THE TASK: Write out the listing exactly as it is given.

· · · · ·

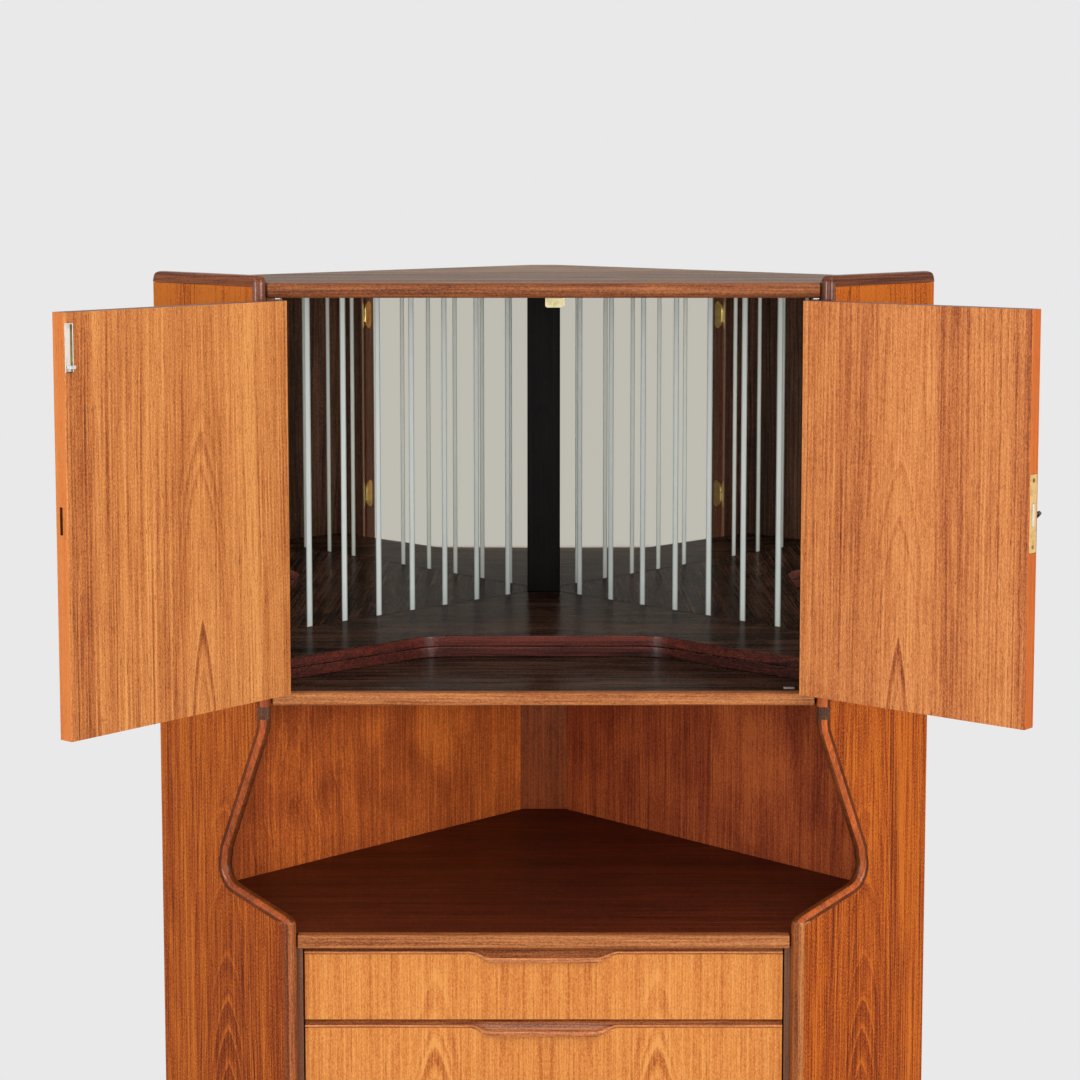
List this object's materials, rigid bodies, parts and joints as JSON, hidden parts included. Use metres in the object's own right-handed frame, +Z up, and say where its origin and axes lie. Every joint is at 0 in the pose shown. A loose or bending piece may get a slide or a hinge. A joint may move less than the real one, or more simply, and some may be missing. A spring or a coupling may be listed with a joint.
{
  "type": "corner bar cabinet",
  "caption": "Corner bar cabinet: a mirror-lined cupboard with hinged doors over an open display niche and a bank of drawers with recessed finger pulls, on a set-back plinth.",
  "frame": {"origin": "on the floor under the middle bearer of the plinth, on the plane of symmetry of the case", "axes": "+Z up, -Y out of the front towards the room, +Y towards the room corner behind, +X to the right seen from the front"},
  "size_m": [1.0633, 0.8556, 1.34],
  "materials": {
    "teak_veneer": "satin oiled veneer",
    "teak_solid": "satin solid edging",
    "teak_front": "satin oiled veneer, golden",
    "worktop_wood": "dark red-brown lacquer, semi-gloss",
    "bar_wood": "dark rosewood veneer, glossy lacquer",
    "black_strip": "black stained, semi-gloss",
    "plywood": "raw",
    "beech": "raw",
    "mirror_glass": "polished, with frosted stripes",
    "brass": "worn, lacquered",
    "steel": "nickelled, worn"
  },
  "bodies": {
    "cabinet": {"side_panel_left": "teak_veneer", "side_panel_right": "teak_veneer", "niche_corner_strip": "teak_veneer", "bar_floor_lipping": "teak_veneer", "worktop_lipping": "teak_veneer", "side_lipping_left": "teak_solid", "side_lipping_right": "teak_solid", "top_board": "teak_solid", "top_lipping": "teak_solid", "hinge_jamb_left": "teak_solid", "hinge_jamb_right": "teak_solid", "drawer_partition_left": "teak_solid", "drawer_partition_right": "teak_solid", "plinth_front": "teak_solid", "plinth_left": "teak_solid", "plinth_right": "teak_solid", "worktop": "worktop_wood", "bar_floor": "bar_wood", "platform_lower": "bar_wood", "platform_upper": "bar_wood", "bar_corner_strip": "black_strip", "back_panel_left": "plywood", "back_panel_right": "plywood", "bottom_board": "beech", "plinth_bearer": "beech", "mirror_left": "mirror_glass", "mirror_right": "mirror_glass", "strike_bracket": "brass", "hinge_left_lower_fixed": "brass", "hinge_left_upper_fixed": "brass", "hinge_right_lower_fixed": "brass", "hinge_right_upper_fixed": "brass"},
    "door_left": {"door_left": "teak_veneer", "hinge_left_lower_moving": "brass", "hinge_left_upper_moving": "brass", "slide_bolt_channel": "steel"},
    "slide_bolt": {"slide_bolt": "steel"},
    "door_right": {"door_right": "teak_veneer", "hinge_right_lower_moving": "brass", "hinge_right_upper_moving": "brass", "lock_case": "brass"},
    "lock_bolt": {"lock_bolt": "steel"},
    "key": {"key": "steel"},
    "drawer_1": {"drawer_1_front": "teak_front", "drawer_1_pull": "teak_veneer", "drawer_1_box": "beech", "drawer_1_bottom": "plywood"},
    "drawer_2": {"drawer_2_front": "teak_front", "drawer_2_pull": "teak_veneer", "drawer_2_box": "beech", "drawer_2_bottom": "plywood"},
    "drawer_3": {"drawer_3_front": "teak_front", "drawer_3_pull": "teak_veneer", "drawer_3_box": "beech", "drawer_3_bottom": "plywood"},
    "drawer_4": {"drawer_4_front": "teak_front", "drawer_4_pull": "teak_veneer", "drawer_4_box": "beech", "drawer_4_bottom": "plywood"}
  },
  "joints": [
    {"name": "door_left_hinge", "type": "hinge", "parent": "cabinet", "child": "door_left", "pos_m": [-0.3109, -0.2842, 1.0825], "axis": [0, 0, -1], "range_deg": [-130.1, 34]},
    {"name": "door_right_hinge", "type": "hinge", "parent": "cabinet", "child": "door_right", "pos_m": [0.3109, -0.2842, 1.0825], "axis": [0, 0, 1], "range_deg": [-140.4, 24]},
    {"name": "slide_bolt_travel", "type": "slide", "parent": "door_left", "child": "slide_bolt", "axis": [0, 0, 1], "range_m": [0, 0.008]},
    {"name": "key_turn", "type": "hinge", "parent": "door_right", "child": "key", "pos_m": [0.52535, -0.4655, 1.0834], "axis": [-0.6374, -0.7705, 0], "range_deg": [0, 90]},
    {"name": "lock_bolt_travel", "type": "slide", "parent": "door_right", "child": "lock_bolt", "axis": [0.7705, -0.6374, 0], "range_m": [0, 0.008]},
    {"name": "drawer_1_slide", "type": "slide", "parent": "cabinet", "child": "drawer_1", "axis": [0, -1, 0], "range_m": [0, 0.23]},
    {"name": "drawer_2_slide", "type": "slide", "parent": "cabinet", "child": "drawer_2", "axis": [0, -1, 0], "range_m": [0, 0.23]},
    {"name": "drawer_3_slide", "type": "slide", "parent": "cabinet", "child": "drawer_3", "axis": [0, -1, 0], "range_m": [0, 0.23]},
    {"name": "drawer_4_slide", "type": "slide", "parent": "cabinet", "child": "drawer_4", "axis": [0, -1, 0], "range_m": [0, 0.23]}
  ],
  "couplings": [
    {"joint": "key_turn", "follows": "lock_bolt_travel", "rad_per_m": 196.3}
  ]
}
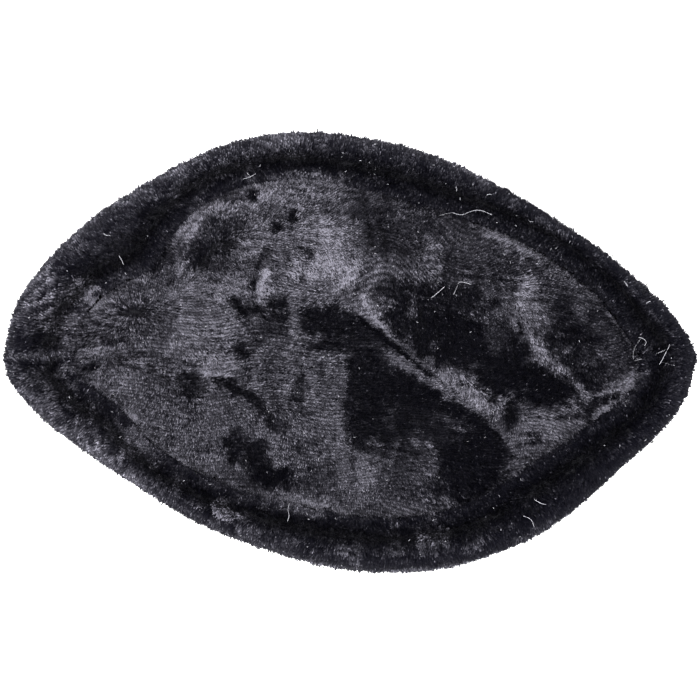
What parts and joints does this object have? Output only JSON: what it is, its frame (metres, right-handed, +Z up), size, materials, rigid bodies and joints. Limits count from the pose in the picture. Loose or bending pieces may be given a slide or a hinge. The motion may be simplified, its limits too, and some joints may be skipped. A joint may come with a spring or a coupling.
{
  "type": "karakul hat",
  "caption": "Wedge-shaped karakul hat of short curly pile, standing open, with a rolled double rim and a creased crown set below it.",
  "frame": {"origin": "on the table under the middle of the hat's box", "axes": "+X from the left tip to the right tip, +Y to the far side, +Z up"},
  "size_m": [0.2596, 0.1652, 0.1032],
  "materials": {
    "pile": "short dense curly pile, black with a faint blue sheen where it lies flat",
    "cloth_back": "matt black woven lining cloth"
  },
  "bodies": {
    "root": {"side_panel_far": "pile", "side_panel_near": "pile", "crown": "pile"}
  },
  "joints": []
}
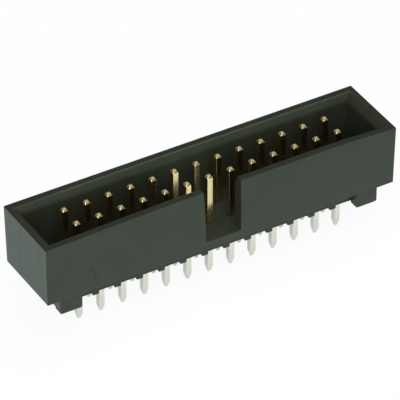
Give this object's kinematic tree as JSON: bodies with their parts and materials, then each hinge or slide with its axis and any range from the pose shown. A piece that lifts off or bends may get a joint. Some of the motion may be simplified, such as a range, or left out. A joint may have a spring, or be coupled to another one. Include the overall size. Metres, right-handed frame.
{
  "type": "box header",
  "caption": "Shrouded vertical through-hole box header for a ribbon-cable socket, with a two-row grid of square contacts and one key slot.",
  "frame": {"origin": "middle of the contact grid on the board's upper surface, level with the undersides of the feet and ribs", "axes": "+X along the rows of contacts, -Y towards the keyed wall and the first contact's row, +Z out of the mouth towards the cable socket"},
  "size_m": [0.0408, 0.0088, 0.0124],
  "materials": {
    "moulded_body": "black glass-filled moulding with a fine satin grain",
    "contact_metal": "gold flash on the mating end and bright tin on the solder tail"
  },
  "bodies": {
    "root": {"housing": "moulded_body", "contact_01": "contact_metal", "contact_02": "contact_metal", "contact_03": "contact_metal", "contact_04": "contact_metal", "contact_05": "contact_metal", "contact_06": "contact_metal", "contact_07": "contact_metal", "contact_08": "contact_metal", "contact_09": "contact_metal", "contact_10": "contact_metal", "contact_11": "contact_metal", "contact_12": "contact_metal", "contact_13": "contact_metal", "contact_14": "contact_metal", "contact_15": "contact_metal", "contact_16": "contact_metal", "contact_17": "contact_metal", "contact_18": "contact_metal", "contact_19": "contact_metal", "contact_20": "contact_metal", "contact_21": "contact_metal", "contact_22": "contact_metal", "contact_23": "contact_metal", "contact_24": "contact_metal", "contact_25": "contact_metal", "contact_26": "contact_metal"}
  },
  "joints": []
}
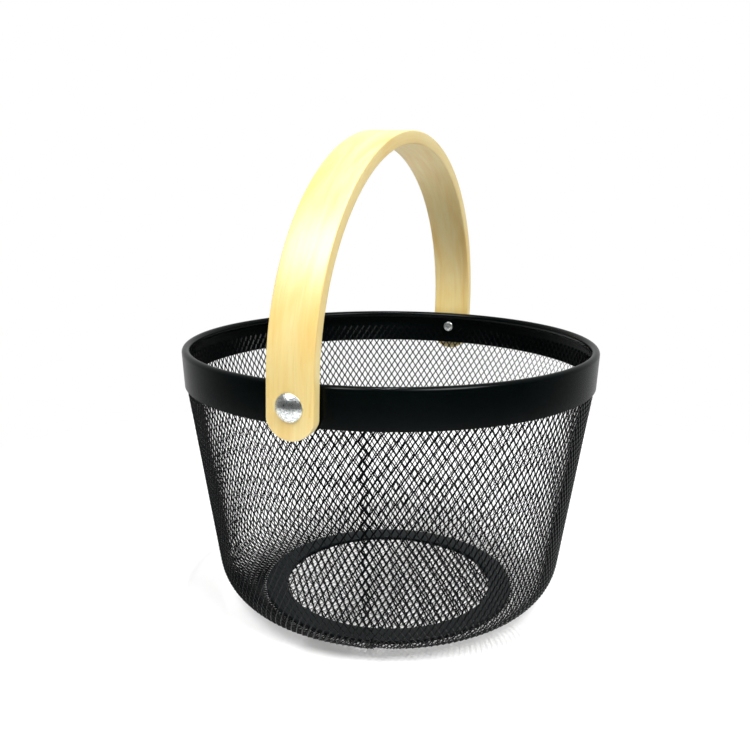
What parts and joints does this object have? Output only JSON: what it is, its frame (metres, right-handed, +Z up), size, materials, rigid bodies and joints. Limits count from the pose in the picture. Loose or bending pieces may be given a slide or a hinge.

· · · · ·

THE RESULT:
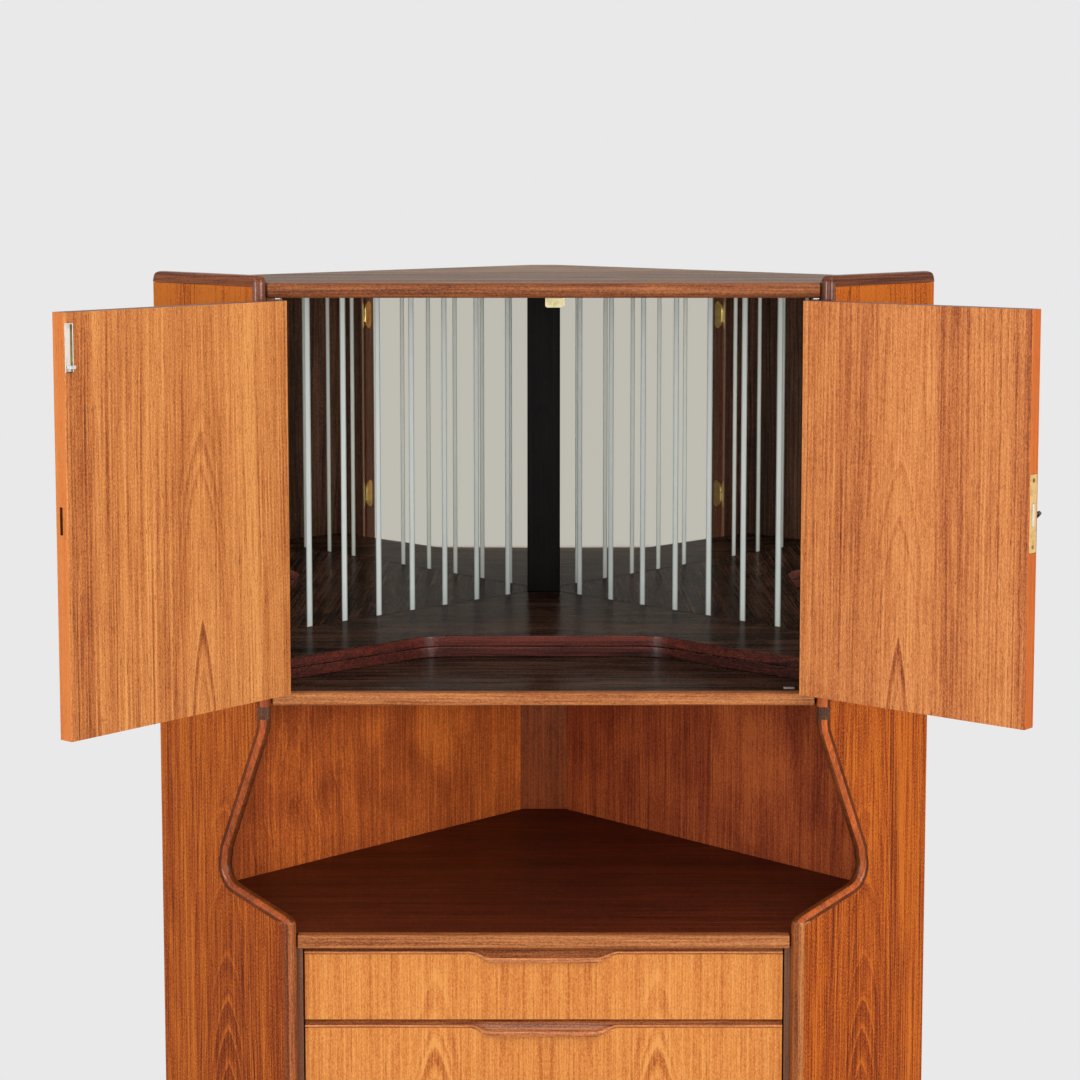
List this object's materials, rigid bodies, parts and joints as JSON, hidden parts included. Use metres in the object's own right-handed frame, +Z up, and say where its origin and axes lie. Every joint is at 0 in the pose shown. A loose or bending piece may get a slide or a hinge. A joint may move less than the real one, or more simply, and some may be missing. A spring or a coupling may be listed with a joint.
{
  "type": "corner bar cabinet",
  "caption": "Corner bar cabinet: a mirror-lined cupboard with hinged doors over an open display niche and a bank of drawers with recessed finger pulls, on a set-back plinth.",
  "frame": {"origin": "on the floor under the middle bearer of the plinth, on the plane of symmetry of the case", "axes": "+Z up, -Y out of the front towards the room, +Y towards the room corner behind, +X to the right seen from the front"},
  "size_m": [1.0633, 0.8556, 1.34],
  "materials": {
    "teak_veneer": "satin oiled veneer",
    "teak_solid": "satin solid edging",
    "teak_front": "satin oiled veneer, golden",
    "worktop_wood": "dark red-brown lacquer, semi-gloss",
    "bar_wood": "dark rosewood veneer, glossy lacquer",
    "black_strip": "black stained, semi-gloss",
    "plywood": "raw",
    "beech": "raw",
    "mirror_glass": "polished, with frosted stripes",
    "brass": "worn, lacquered",
    "steel": "nickelled, worn"
  },
  "bodies": {
    "cabinet": {"side_panel_left": "teak_veneer", "side_panel_right": "teak_veneer", "niche_corner_strip": "teak_veneer", "bar_floor_lipping": "teak_veneer", "worktop_lipping": "teak_veneer", "side_lipping_left": "teak_solid", "side_lipping_right": "teak_solid", "top_board": "teak_solid", "top_lipping": "teak_solid", "hinge_jamb_left": "teak_solid", "hinge_jamb_right": "teak_solid", "drawer_partition_left": "teak_solid", "drawer_partition_right": "teak_solid", "plinth_front": "teak_solid", "plinth_left": "teak_solid", "plinth_right": "teak_solid", "worktop": "worktop_wood", "bar_floor": "bar_wood", "platform_lower": "bar_wood", "platform_upper": "bar_wood", "bar_corner_strip": "black_strip", "back_panel_left": "plywood", "back_panel_right": "plywood", "bottom_board": "beech", "plinth_bearer": "beech", "mirror_left": "mirror_glass", "mirror_right": "mirror_glass", "strike_bracket": "brass", "hinge_left_lower_fixed": "brass", "hinge_left_upper_fixed": "brass", "hinge_right_lower_fixed": "brass", "hinge_right_upper_fixed": "brass"},
    "door_left": {"door_left": "teak_veneer", "hinge_left_lower_moving": "brass", "hinge_left_upper_moving": "brass", "slide_bolt_channel": "steel"},
    "slide_bolt": {"slide_bolt": "steel"},
    "door_right": {"door_right": "teak_veneer", "hinge_right_lower_moving": "brass", "hinge_right_upper_moving": "brass", "lock_case": "brass"},
    "lock_bolt": {"lock_bolt": "steel"},
    "key": {"key": "steel"},
    "drawer_1": {"drawer_1_front": "teak_front", "drawer_1_pull": "teak_veneer", "drawer_1_box": "beech", "drawer_1_bottom": "plywood"},
    "drawer_2": {"drawer_2_front": "teak_front", "drawer_2_pull": "teak_veneer", "drawer_2_box": "beech", "drawer_2_bottom": "plywood"},
    "drawer_3": {"drawer_3_front": "teak_front", "drawer_3_pull": "teak_veneer", "drawer_3_box": "beech", "drawer_3_bottom": "plywood"},
    "drawer_4": {"drawer_4_front": "teak_front", "drawer_4_pull": "teak_veneer", "drawer_4_box": "beech", "drawer_4_bottom": "plywood"}
  },
  "joints": [
    {"name": "door_left_hinge", "type": "hinge", "parent": "cabinet", "child": "door_left", "pos_m": [-0.3109, -0.2842, 1.0825], "axis": [0, 0, -1], "range_deg": [-130.1, 34]},
    {"name": "door_right_hinge", "type": "hinge", "parent": "cabinet", "child": "door_right", "pos_m": [0.3109, -0.2842, 1.0825], "axis": [0, 0, 1], "range_deg": [-140.4, 24]},
    {"name": "slide_bolt_travel", "type": "slide", "parent": "door_left", "child": "slide_bolt", "axis": [0, 0, 1], "range_m": [0, 0.008]},
    {"name": "key_turn", "type": "hinge", "parent": "door_right", "child": "key", "pos_m": [0.52535, -0.4655, 1.0834], "axis": [-0.6374, -0.7705, 0], "range_deg": [0, 90]},
    {"name": "lock_bolt_travel", "type": "slide", "parent": "door_right", "child": "lock_bolt", "axis": [0.7705, -0.6374, 0], "range_m": [0, 0.008]},
    {"name": "drawer_1_slide", "type": "slide", "parent": "cabinet", "child": "drawer_1", "axis": [0, -1, 0], "range_m": [0, 0.23]},
    {"name": "drawer_2_slide", "type": "slide", "parent": "cabinet", "child": "drawer_2", "axis": [0, -1, 0], "range_m": [0, 0.23]},
    {"name": "drawer_3_slide", "type": "slide", "parent": "cabinet", "child": "drawer_3", "axis": [0, -1, 0], "range_m": [0, 0.23]},
    {"name": "drawer_4_slide", "type": "slide", "parent": "cabinet", "child": "drawer_4", "axis": [0, -1, 0], "range_m": [0, 0.23]}
  ],
  "couplings": [
    {"joint": "key_turn", "follows": "lock_bolt_travel", "rad_per_m": 196.3}
  ]
}
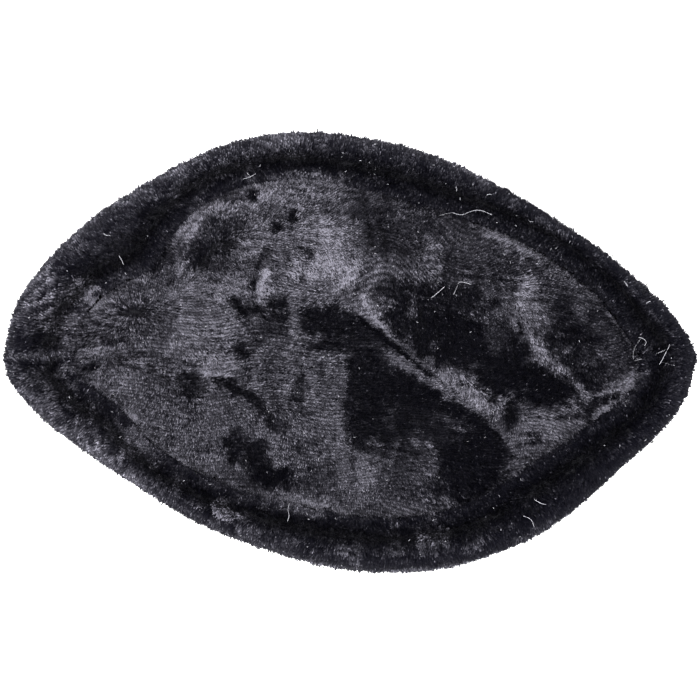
What parts and joints does this object have? Output only JSON: what it is, its frame (metres, right-handed, +Z up), size, materials, rigid bodies and joints. Limits count from the pose in the picture. Loose or bending pieces may be given a slide or a hinge. The motion may be simplified, its limits too, and some joints may be skipped. A joint may come with a spring or a coupling.
{
  "type": "karakul hat",
  "caption": "Wedge-shaped karakul hat of short curly pile, standing open, with a rolled double rim and a creased crown set below it.",
  "frame": {"origin": "on the table under the middle of the hat's box", "axes": "+X from the left tip to the right tip, +Y to the far side, +Z up"},
  "size_m": [0.2596, 0.1652, 0.1032],
  "materials": {
    "pile": "short dense curly pile, black with a faint blue sheen where it lies flat",
    "cloth_back": "matt black woven lining cloth"
  },
  "bodies": {
    "root": {"side_panel_far": "pile", "side_panel_near": "pile", "crown": "pile"}
  },
  "joints": []
}
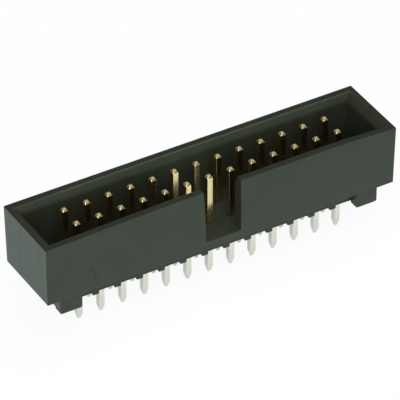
Give this object's kinematic tree as JSON: bodies with their parts and materials, then each hinge or slide with its axis and any range from the pose shown. A piece that lifts off or bends may get a joint. Some of the motion may be simplified, such as a range, or left out. A joint may have a spring, or be coupled to another one. Include the overall size. Metres, right-handed frame.
{
  "type": "box header",
  "caption": "Shrouded vertical through-hole box header for a ribbon-cable socket, with a two-row grid of square contacts and one key slot.",
  "frame": {"origin": "middle of the contact grid on the board's upper surface, level with the undersides of the feet and ribs", "axes": "+X along the rows of contacts, -Y towards the keyed wall and the first contact's row, +Z out of the mouth towards the cable socket"},
  "size_m": [0.0408, 0.0088, 0.0124],
  "materials": {
    "moulded_body": "black glass-filled moulding with a fine satin grain",
    "contact_metal": "gold flash on the mating end and bright tin on the solder tail"
  },
  "bodies": {
    "root": {"housing": "moulded_body", "contact_01": "contact_metal", "contact_02": "contact_metal", "contact_03": "contact_metal", "contact_04": "contact_metal", "contact_05": "contact_metal", "contact_06": "contact_metal", "contact_07": "contact_metal", "contact_08": "contact_metal", "contact_09": "contact_metal", "contact_10": "contact_metal", "contact_11": "contact_metal", "contact_12": "contact_metal", "contact_13": "contact_metal", "contact_14": "contact_metal", "contact_15": "contact_metal", "contact_16": "contact_metal", "contact_17": "contact_metal", "contact_18": "contact_metal", "contact_19": "contact_metal", "contact_20": "contact_metal", "contact_21": "contact_metal", "contact_22": "contact_metal", "contact_23": "contact_metal", "contact_24": "contact_metal", "contact_25": "contact_metal", "contact_26": "contact_metal"}
  },
  "joints": []
}
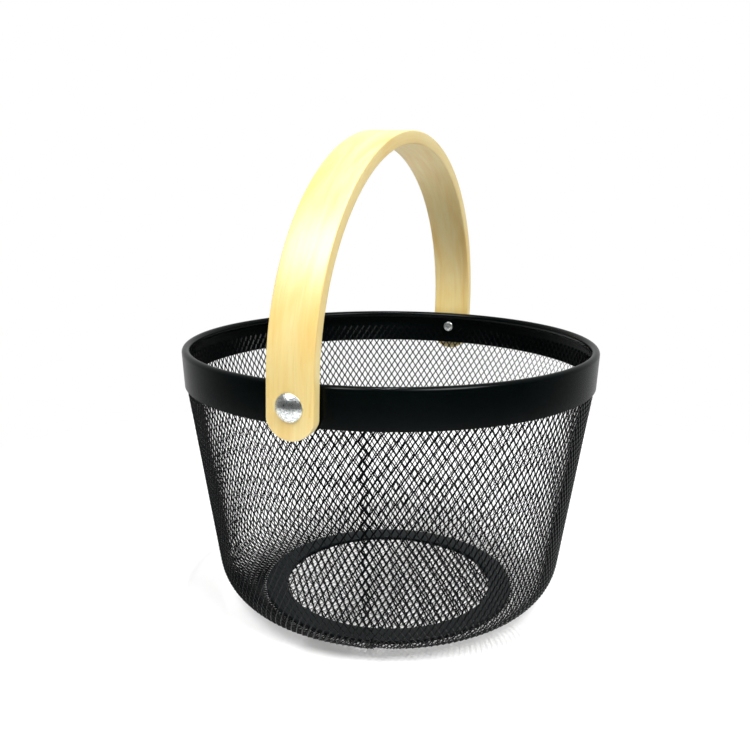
What parts and joints does this object have? Output only JSON: what it is, its frame (metres, right-handed, +Z up), size, materials, rigid bodies and joints. Limits count from the pose in the picture. Loose or bending pieces may be given a slide or a hinge.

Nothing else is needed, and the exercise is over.